Uterine Infection and Pus in Ferrets

By PetMD Editorial on Jun. 21, 2010

Pyometra and Stump Pyometra in Ferrets

Pyometra is a life-threatening uterine infection that develops when bacterial invasion of the endometrium (wall of the uterus) leads to an accumulation of pus. Pyometra is seen most commonly in breeding females. However, since most ferrets are spayed at a very young age prior to sale, the overall incidence of pyometra in ferrets is low.

Spayed ferrets, conversely, may suffer from a condition called stump pyometra. This uterine infection occurs when remnants of the uterine or ovarian tissue remain. It typically only affects sexually mature females (greater than 8 to 12 months old).

Symptoms and Types

Usually, a ferret with pyometra will have blood in its urine originating from the uterus. It may come intermittently or follow the animal’s reproductive cycles. Some other symptoms include:

  • Fever
  • Paleness
  • Vomiting
  • Lethargy
  • Depression
  • Loss of appetite (anorexia)
  • Abdominal distension
  • Increasingly aggressive behavior
  • Fluid buildup in the uterus
  • Swollen vuvla
  • Signs of a pseudo-pregnancy
  • Stillborn pregnancies or infertility
  • Signs of a systemic illness (e.g., shock or blood infection)


Pyometra is most likely to develop in pseudopregnant or postpartum ferrets. Ferrets with a prolonged estrus are also predisposed to pyometra due to the elevated levels of estrogen which weakens the immune system. This occurs in approximately half of unbred, intact females for the entire breeding season (typically from March to August).

Stump pyometra, meanwhile, may be seen in ferrets with hormonal disorders caused by adrenal disease or from ovarian remnant. That is because the uterine secretions provide excellent media for growth of bacteria, which then ascend from the vagina through the partially open cervix.
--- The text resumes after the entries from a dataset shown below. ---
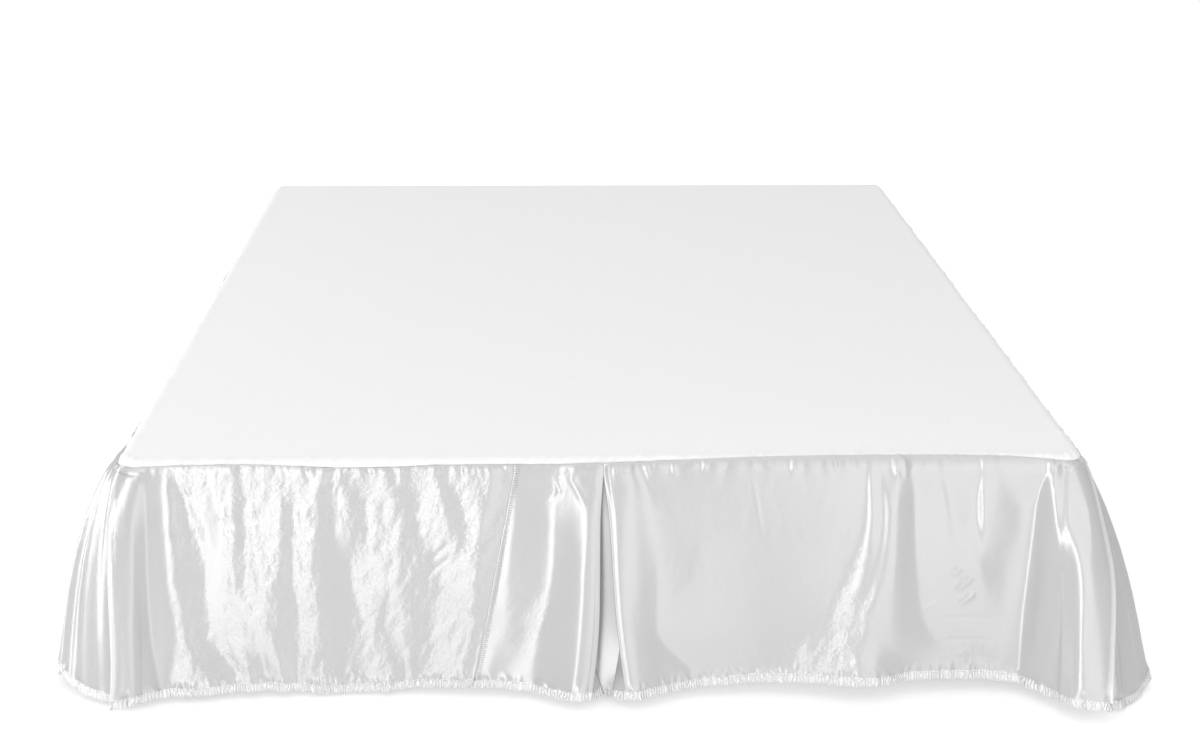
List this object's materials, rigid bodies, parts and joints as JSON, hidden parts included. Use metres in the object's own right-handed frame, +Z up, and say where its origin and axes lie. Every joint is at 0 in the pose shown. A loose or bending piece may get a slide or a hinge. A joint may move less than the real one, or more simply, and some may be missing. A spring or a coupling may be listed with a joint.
{
  "type": "bed skirt on a bed base",
  "caption": "White satin bed skirt with split corners and an inverted pleat at the foot, gathered onto a plain deck cloth that lies on a plain bed base with legs.",
  "frame": {"origin": "on the floor, under the middle of the part's box", "axes": "+Z up; -Y towards the foot of the bed, where the pleat is; +X to the right when facing the foot"},
  "size_m": [1.786, 2.1366, 0.3956],
  "materials": {
    "satin": "white polyester satin, soft bright sheen, narrow turned hems",
    "deck_cloth": "plain matte white woven cloth",
    "base_cloth": "plain matte grey upholstery cloth",
    "leg_wood": "dark stained wood"
  },
  "bodies": {
    "root": {"deck": "deck_cloth", "front_skirt_left": "satin", "front_skirt_right": "satin", "side_skirt_left": "satin", "side_skirt_right": "satin", "bed_base": "base_cloth", "leg_foot_left": "leg_wood", "leg_foot_right": "leg_wood", "leg_middle_left": "leg_wood", "leg_middle_right": "leg_wood", "leg_head_left": "leg_wood", "leg_head_right": "leg_wood"}
  },
  "joints": []
}
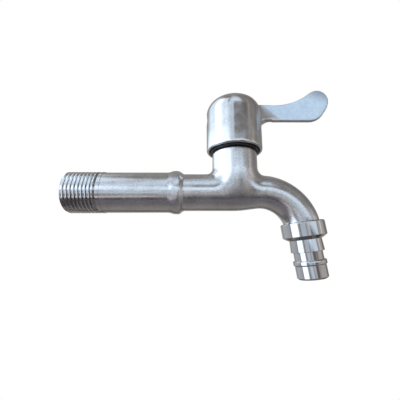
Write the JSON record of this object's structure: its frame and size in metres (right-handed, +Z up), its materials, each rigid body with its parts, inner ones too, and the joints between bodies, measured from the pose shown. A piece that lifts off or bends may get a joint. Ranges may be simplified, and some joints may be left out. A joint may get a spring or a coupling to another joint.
{
  "type": "washing machine tap",
  "caption": "Stainless wall tap with a threaded extension inlet, quarter-turn upright fin lever, curved spout and stepped push-on hose nipple.",
  "frame": {"origin": "centre of the plain land behind the inlet thread, at its tube-side end, where the wall's plane is", "axes": "+X from the wall towards the outlet, +Z up along the spindle's axis, +Y away from the viewer"},
  "size_m": [0.1371, 0.029, 0.1005],
  "materials": {
    "cast_steel": "satin, finely brushed",
    "tube_steel": "satin, finely brushed",
    "weld_steel": "polished weld, slightly uneven",
    "nipple_steel": "turned and polished",
    "gasket_rubber": "black rubber",
    "headwork_brass": "turned",
    "ring_rubber": "black rubber",
    "black_plastic": "black, matt",
    "washer_brass": "stamped",
    "glide_plastic": "white, slippery",
    "ceramic": "lapped ceramic",
    "seal_rubber": "black rubber",
    "support_plastic": "white",
    "handle_steel": "satin",
    "screw_steel": "plain",
    "spindle_brass": "turned",
    "spring_steel": "dark spring steel",
    "stem_ring_rubber": "black rubber",
    "ceramic_moving": "lapped ceramic"
  },
  "bodies": {
    "tap": {"tap_body": "cast_steel", "inlet_extension": "tube_steel", "weld_bead": "weld_steel", "hose_nipple": "nipple_steel", "nipple_gasket": "gasket_rubber", "cartridge_housing": "headwork_brass", "housing_o_ring": "ring_rubber", "skirt_ring": "black_plastic", "thrust_washer": "washer_brass", "glide_ring": "glide_plastic", "fixed_disc": "ceramic", "seat_seal": "seal_rubber", "seal_support_ring": "support_plastic"},
    "turning_set": {"handle": "handle_steel", "grub_screw": "screw_steel", "spindle": "spindle_brass", "spindle_circlip": "spring_steel", "spindle_o_rings": "stem_ring_rubber", "moving_disc": "ceramic_moving"}
  },
  "joints": [
    {"name": "handle_turn", "type": "hinge", "parent": "tap", "child": "turning_set", "pos_m": [0.066, 0, 0.03], "axis": [0, 0, 1], "range_deg": [0, 90]}
  ]
}
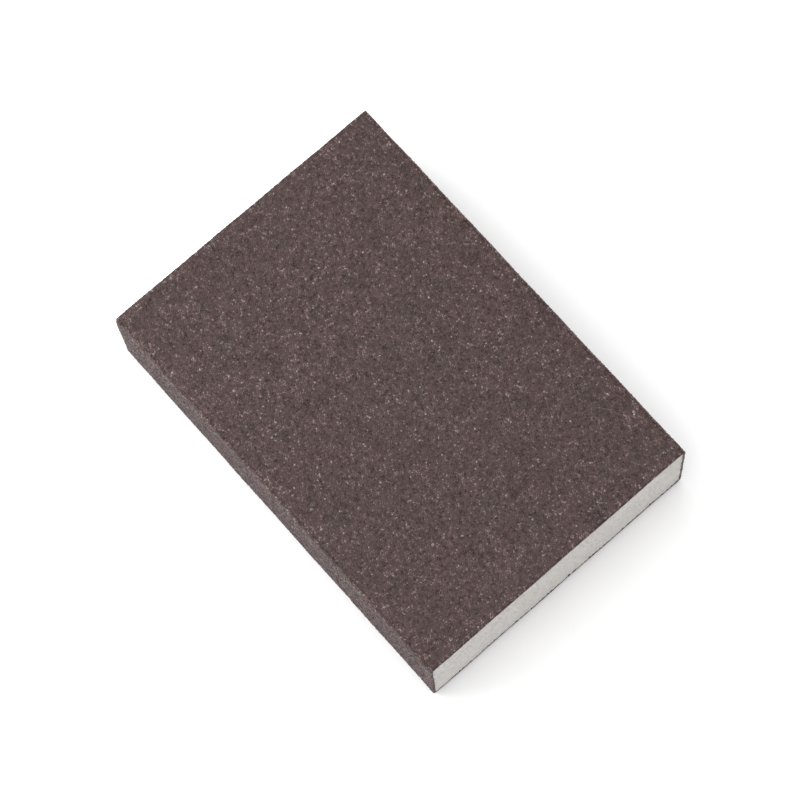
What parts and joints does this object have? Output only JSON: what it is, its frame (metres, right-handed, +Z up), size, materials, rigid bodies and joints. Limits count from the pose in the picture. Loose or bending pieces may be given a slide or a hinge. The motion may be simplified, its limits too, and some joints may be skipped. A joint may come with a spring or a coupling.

Your veterinarian will first conduct a thorough physical exam and perform a variety of blood tests and a urinalysis to rule out other diseases and conditions that may cause similar symptoms. He or she may then recommend taking a sample of vaginal discharge for microscopic examination and/or bacterial culture. If the veterinarian still does not have success identifying the underlying cause, X-rays or and ultrasound may be necessary.


Because pyometra is a life-threatening condition, your ferret will probably require hospitalization, especially if the animal has estrogen-induced reduction in its blood count resulting in anemia and hemorrhaging. Immediate intravenous fluid therapy and antibiotics may be used to stabilize the animal. However, surgery (possibly even a total hysterectomy) is the typical course of treatment. Prior to surgery, your ferret may require a blood transfusion.

Living and Management

With treatment, most ferrets have a good chance at a full recovery. Your veterinarian will recommend regular follow-up examinations to monitor its progress, and will give you instructions as to a proper diet during recovery.


Spaying ferrets is the best way to prevent pyometra.